Ao medir a lealdade com as marcas patrocinadoras, o estudo levou em consideração três fatores: atitude (predisposição à marca), congruência (relação dos produtos da marca com o patrocínio) e percepção (o quanto a pessoa percebe a marca como sendo boa ou não). Observou-se que não há influência de nenhum desses fatores na relação direta de transferência de lealdade dos times para as marcas, resultado que se relaciona com a Teoria do Equilíbrio.

Entretanto, para ser transferida, a lealdade precisa ser trabalhada. O pesquisador afirma que existe, atualmente, um problema de gestão, já que os times ainda não entendem essa relação de lealdade e não sabem do poder que possuem. “A nossa intenção é mostrar para o mercado que essa relação pode ser melhor trabalhada e que existem outros aspectos que podem ser explorados no patrocínio, além da simples exposição da marca na televisão”. De acordo com Fleury, o torcedor é único e raro: “Os times precisam parar de ver o torcedor como simplesmente um torcedor. O torcedor é, na verdade, um coproprietário do time”.

Dessa forma, os patrocinadores precisam começar a refletir quando forem buscar quem patrocinar, atentando-se não só a quem dá mais exposição, mas quem tem uma capacidade maior de transformar a lealdade do torcedor ao time em uma lealdade à marca: “É preciso transformar aqueles coproprietários em embaixadores das marcas patrocinadoras, porque é isso que as empresas querem, pessoas que as defendam”. Um torcedor de futebol que defende o seu time tem muito mais chance, se bem trabalhado, de defender as marcas patrocinadoras.

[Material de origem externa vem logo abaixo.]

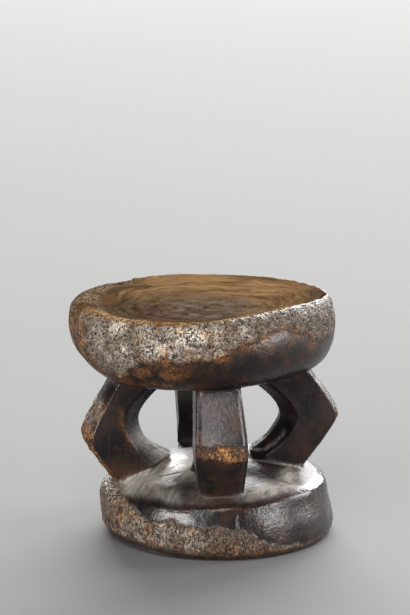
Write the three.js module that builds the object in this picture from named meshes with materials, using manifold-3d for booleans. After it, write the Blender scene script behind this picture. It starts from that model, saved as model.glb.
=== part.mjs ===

Segundo o pesquisador, é possível fazer uma inferência de que sim, a lealdade tem capacidade de ser transferida, mas é preciso criar processos para que essa transferência aconteça. A pesquisa não aponta quais seriam esses processos, mas o estudo não pretende parar, já que o objetivo é continuar estudando essa relação da lealdade dos torcedores com as marcas parceiras e tentar tornar isso uma teoria, a Teoria da Transferência de Lealdade: “A ideia é estudar esse processo de transferência de lealdade para fazer disso uma teoria e isso leva muito tempo, porque precisamos observar os resultados ao longo de anos”.